[AIM] From the line containing "What parts and" to the end of the listing, write out every line exactly; leave out everything else.

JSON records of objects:

......

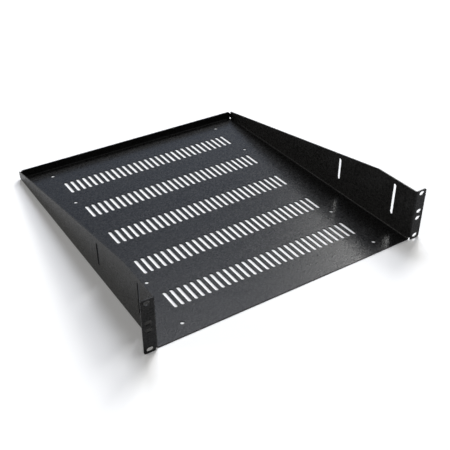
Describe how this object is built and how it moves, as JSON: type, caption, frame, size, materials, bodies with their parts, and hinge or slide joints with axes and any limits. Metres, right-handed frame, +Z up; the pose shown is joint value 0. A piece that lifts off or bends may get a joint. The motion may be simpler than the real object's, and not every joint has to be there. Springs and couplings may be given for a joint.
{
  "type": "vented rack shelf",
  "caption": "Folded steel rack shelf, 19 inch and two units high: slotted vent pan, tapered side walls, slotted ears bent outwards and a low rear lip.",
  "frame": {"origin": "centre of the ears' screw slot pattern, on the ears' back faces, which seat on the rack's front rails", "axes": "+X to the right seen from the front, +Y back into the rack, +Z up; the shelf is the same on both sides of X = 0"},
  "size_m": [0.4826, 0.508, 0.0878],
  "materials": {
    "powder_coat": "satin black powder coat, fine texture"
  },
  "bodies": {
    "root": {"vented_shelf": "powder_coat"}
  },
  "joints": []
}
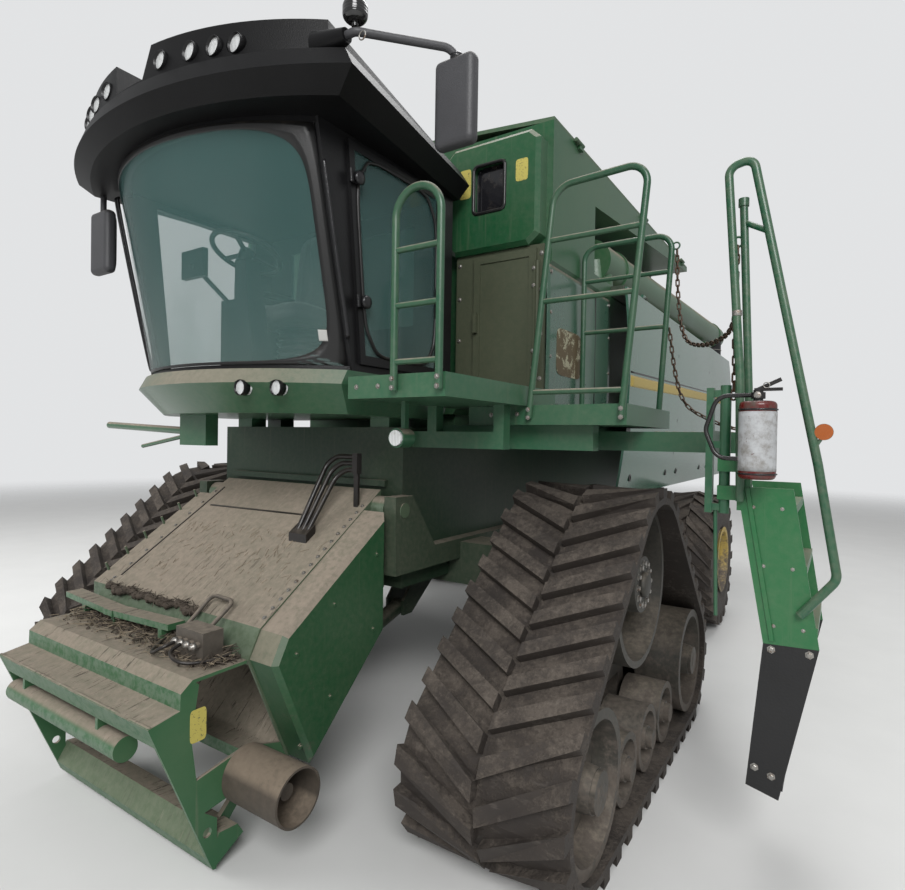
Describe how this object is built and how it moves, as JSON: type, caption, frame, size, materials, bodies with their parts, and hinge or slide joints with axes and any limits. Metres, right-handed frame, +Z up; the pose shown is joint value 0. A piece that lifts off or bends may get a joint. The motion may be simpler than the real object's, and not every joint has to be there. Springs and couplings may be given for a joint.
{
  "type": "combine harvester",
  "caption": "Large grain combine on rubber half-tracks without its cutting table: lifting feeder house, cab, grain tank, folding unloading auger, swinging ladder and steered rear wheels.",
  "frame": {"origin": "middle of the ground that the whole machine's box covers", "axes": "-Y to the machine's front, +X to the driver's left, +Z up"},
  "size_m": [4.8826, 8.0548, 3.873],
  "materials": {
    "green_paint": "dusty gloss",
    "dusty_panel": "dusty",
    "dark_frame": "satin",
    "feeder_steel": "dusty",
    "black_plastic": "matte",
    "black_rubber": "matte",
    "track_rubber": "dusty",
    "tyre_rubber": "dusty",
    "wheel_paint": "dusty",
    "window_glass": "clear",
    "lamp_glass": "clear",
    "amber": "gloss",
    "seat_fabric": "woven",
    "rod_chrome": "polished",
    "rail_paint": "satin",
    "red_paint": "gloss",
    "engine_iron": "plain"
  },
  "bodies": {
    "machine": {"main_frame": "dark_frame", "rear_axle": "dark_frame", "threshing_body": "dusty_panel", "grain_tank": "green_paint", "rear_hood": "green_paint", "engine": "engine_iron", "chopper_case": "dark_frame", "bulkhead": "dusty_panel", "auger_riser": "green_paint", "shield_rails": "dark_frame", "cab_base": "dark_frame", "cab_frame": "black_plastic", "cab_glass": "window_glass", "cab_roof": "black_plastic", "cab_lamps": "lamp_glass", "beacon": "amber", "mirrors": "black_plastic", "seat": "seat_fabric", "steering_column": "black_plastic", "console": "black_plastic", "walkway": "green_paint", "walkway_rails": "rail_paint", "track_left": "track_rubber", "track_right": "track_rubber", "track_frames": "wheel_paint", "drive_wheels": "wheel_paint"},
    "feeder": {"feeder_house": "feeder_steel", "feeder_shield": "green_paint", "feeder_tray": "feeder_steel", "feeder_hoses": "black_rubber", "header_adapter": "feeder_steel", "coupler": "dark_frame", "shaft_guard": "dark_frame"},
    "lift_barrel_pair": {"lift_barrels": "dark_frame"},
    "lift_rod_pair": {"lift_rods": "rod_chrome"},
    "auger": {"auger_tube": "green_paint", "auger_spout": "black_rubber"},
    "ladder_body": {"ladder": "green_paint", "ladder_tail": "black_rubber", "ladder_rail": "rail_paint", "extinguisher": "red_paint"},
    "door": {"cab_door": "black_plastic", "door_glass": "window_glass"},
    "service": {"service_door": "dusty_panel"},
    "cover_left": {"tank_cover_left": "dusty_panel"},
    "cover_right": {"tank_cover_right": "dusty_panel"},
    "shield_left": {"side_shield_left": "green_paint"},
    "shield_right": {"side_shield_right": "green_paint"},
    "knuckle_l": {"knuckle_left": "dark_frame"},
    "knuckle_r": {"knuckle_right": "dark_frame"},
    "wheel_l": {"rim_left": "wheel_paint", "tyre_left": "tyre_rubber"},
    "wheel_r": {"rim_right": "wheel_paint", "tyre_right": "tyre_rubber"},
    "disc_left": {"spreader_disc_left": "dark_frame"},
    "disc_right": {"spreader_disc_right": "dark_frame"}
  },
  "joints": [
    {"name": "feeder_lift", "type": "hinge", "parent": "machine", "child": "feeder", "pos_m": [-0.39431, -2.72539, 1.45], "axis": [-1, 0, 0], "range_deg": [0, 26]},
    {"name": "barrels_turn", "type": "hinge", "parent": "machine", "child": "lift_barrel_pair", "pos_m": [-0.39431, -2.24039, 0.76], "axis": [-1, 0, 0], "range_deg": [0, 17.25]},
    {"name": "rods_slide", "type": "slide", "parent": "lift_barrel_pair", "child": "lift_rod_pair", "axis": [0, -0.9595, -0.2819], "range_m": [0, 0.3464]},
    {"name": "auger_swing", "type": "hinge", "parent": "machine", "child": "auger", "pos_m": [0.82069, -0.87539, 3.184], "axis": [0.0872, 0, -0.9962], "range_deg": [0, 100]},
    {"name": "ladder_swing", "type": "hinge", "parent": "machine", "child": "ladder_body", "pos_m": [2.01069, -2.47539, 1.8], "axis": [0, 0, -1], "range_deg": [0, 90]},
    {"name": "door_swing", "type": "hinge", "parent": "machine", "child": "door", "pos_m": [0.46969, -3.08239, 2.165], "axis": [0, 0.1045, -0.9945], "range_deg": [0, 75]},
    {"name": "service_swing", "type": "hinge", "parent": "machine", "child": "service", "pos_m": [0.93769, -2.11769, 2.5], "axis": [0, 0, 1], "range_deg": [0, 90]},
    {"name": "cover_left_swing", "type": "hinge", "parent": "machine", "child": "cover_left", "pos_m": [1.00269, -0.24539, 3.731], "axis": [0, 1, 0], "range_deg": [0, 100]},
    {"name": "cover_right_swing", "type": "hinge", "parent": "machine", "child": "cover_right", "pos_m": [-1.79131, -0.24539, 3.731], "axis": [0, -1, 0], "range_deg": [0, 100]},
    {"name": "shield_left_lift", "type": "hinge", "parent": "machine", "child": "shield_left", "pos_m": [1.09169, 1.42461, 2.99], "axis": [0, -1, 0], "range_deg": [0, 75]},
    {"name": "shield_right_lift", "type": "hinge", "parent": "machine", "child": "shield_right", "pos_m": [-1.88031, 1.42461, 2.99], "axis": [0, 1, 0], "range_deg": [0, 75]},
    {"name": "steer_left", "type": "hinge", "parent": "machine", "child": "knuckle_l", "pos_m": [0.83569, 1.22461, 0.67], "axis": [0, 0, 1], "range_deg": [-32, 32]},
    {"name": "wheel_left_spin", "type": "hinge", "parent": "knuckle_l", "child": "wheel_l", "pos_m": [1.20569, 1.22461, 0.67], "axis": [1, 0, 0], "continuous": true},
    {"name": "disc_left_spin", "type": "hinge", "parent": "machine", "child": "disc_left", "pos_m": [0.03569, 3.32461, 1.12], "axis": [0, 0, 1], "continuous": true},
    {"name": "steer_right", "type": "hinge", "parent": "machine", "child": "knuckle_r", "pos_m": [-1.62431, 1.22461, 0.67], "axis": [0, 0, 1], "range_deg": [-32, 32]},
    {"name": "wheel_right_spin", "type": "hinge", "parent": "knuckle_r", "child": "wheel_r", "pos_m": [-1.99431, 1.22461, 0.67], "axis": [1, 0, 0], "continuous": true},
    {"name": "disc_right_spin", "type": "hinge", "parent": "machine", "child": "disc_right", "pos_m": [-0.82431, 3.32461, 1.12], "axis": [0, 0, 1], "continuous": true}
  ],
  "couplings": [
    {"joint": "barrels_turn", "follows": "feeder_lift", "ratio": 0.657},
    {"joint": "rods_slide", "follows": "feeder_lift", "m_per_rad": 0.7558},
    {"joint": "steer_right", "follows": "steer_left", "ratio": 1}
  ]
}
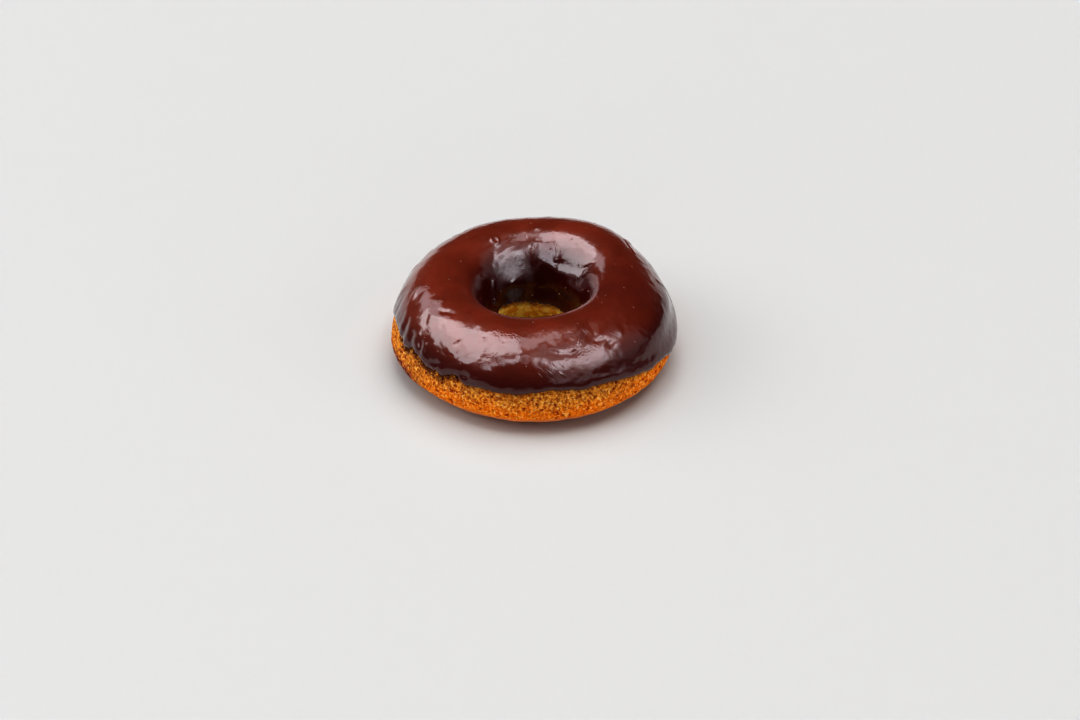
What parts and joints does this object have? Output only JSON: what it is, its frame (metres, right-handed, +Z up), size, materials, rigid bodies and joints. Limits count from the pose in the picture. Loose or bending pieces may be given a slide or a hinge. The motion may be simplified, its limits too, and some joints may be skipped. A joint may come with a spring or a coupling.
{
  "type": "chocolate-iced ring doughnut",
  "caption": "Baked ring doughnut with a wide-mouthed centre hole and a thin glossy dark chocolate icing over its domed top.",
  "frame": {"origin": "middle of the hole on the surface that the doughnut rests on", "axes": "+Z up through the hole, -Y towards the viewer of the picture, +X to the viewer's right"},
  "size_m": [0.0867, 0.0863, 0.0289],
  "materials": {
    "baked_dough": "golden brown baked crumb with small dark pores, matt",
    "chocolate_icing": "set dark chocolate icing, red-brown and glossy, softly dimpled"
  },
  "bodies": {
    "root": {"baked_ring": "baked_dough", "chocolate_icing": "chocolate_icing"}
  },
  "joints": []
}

......

[FINISHED EXERCISE]
What parts and joints does this object have? Output only JSON: what it is, its frame (metres, right-handed, +Z up), size, materials, rigid bodies and joints. Limits count from the pose in the picture. Loose or bending pieces may be given a slide or a hinge. The motion may be simplified, its limits too, and some joints may be skipped. A joint may come with a spring or a coupling.
{
  "type": "chocolate-iced ring doughnut",
  "caption": "Baked ring doughnut with a wide-mouthed centre hole and a thin glossy dark chocolate icing over its domed top.",
  "frame": {"origin": "middle of the hole on the surface that the doughnut rests on", "axes": "+Z up through the hole, -Y towards the viewer of the picture, +X to the viewer's right"},
  "size_m": [0.0867, 0.0863, 0.0289],
  "materials": {
    "baked_dough": "golden brown baked crumb with small dark pores, matt",
    "chocolate_icing": "set dark chocolate icing, red-brown and glossy, softly dimpled"
  },
  "bodies": {
    "root": {"baked_ring": "baked_dough", "chocolate_icing": "chocolate_icing"}
  },
  "joints": []
}